И букет из одуванчиков мне нравился. Проведешь по щеке цветами, и словно коснулся лицом пушистого облака — вроде тех облаков, которые видел я иногда в своих снах про самолет...
В холодное время я не очень-то любил просыпаться по утрам, хотелось подольше оставаться в своих снах, где звезды, высота и свист ветра в крыльях. И свобода, и беззаботность... Но когда началось лето, я стал подыматься рано и с удовольствием. Зелень и солнце тянули меня к себе...
Одуванчики через день увяли, и в то утро я, проснувшись, подумал, что надо попросить девчонок — пусть бросят свежие. Или нет! Лучше попрошу ребят вытащить меня на двор и нарву цветов сам. И покатаюсь по всему двору, поиграю с мальчишками... Я был уверен, что день меня ждет замечательный.
Но сразу все пошло наперекосяк.
Едва я умылся, мама сказал:
— Рома, я хочу поговорить с тобой серьезно...
Когда мама хочет поговорить серьезно, это не к добру.
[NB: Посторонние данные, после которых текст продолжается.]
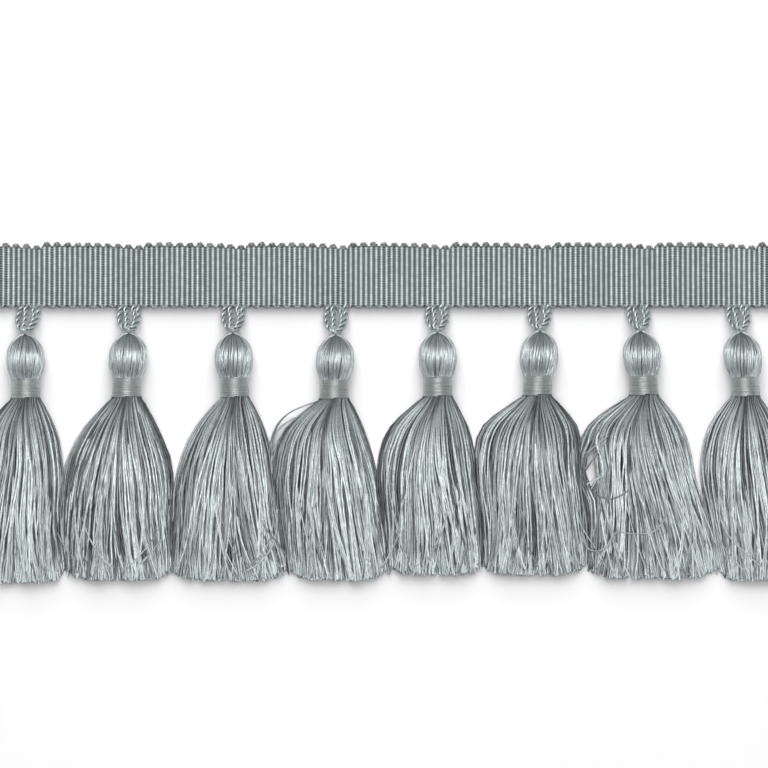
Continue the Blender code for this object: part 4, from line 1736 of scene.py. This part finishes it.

— Опять насчет Клиники или интерната!
— Послушай внимательно, с пониманием. Ведь не дитя уже, почти двенадцать лет...
— «Недитя» слушает, — сумрачно сообщил я.
— Мне предлагают путевку в профилакторий «Северный край». Можно отдохнуть и подлечиться. И если бы ты согласился...
— Разве я против?
— Но я же не могу оставить тебя одного! И я договорилась в фонде «Особые дети», что тебя на это время определят на дачу, куда выезжают ребята... из специнтерната...
— Я так и знал!
— Ну, послушай же в конце концов! Почему ты упрямишься? Разве плохо пожить в новой обстановке? Всего три недели!
— Ага! А потом: «Ты же видишь, как тут хорошо! Почему бы тебе не остаться в интернате на учебный год?»
— Там постоянный медицинский надзор!
— Вот именно «надзор»!
— Ты эгоист! В конце концов, разве я не имею права отдохнуть? Я измоталась за этот год!
— Ну и отдыхай, пожалуйста! А у нас пускай тетя Надя поживет! Как в тот раз, когда ты в командировку ездила.
Тетя Надя была пожилая мамина знакомая, пенсионерка. Толстая и добрая. Мы с ней жили душа в душу, когда мама была в Самаре по делам своего института.
— Командировка — это всего неделя. А здесь три. И я не уверена, что Надежда Михайловна согласится...
— Ты же еще не спрашивала!
— Но она больная и почти слепая! Как она будет смотреть за тобой?
— А чего за мной смотреть!
— Роман! Пойми же наконец! Я не смогу отдохнуть, если не буду знать, что ты в надежном месте...
— А если, когда нас тут не будет, обчистят квартиру? — ехидно напомнил я.
— Пусть! Главное, что с тобой все будет в порядке.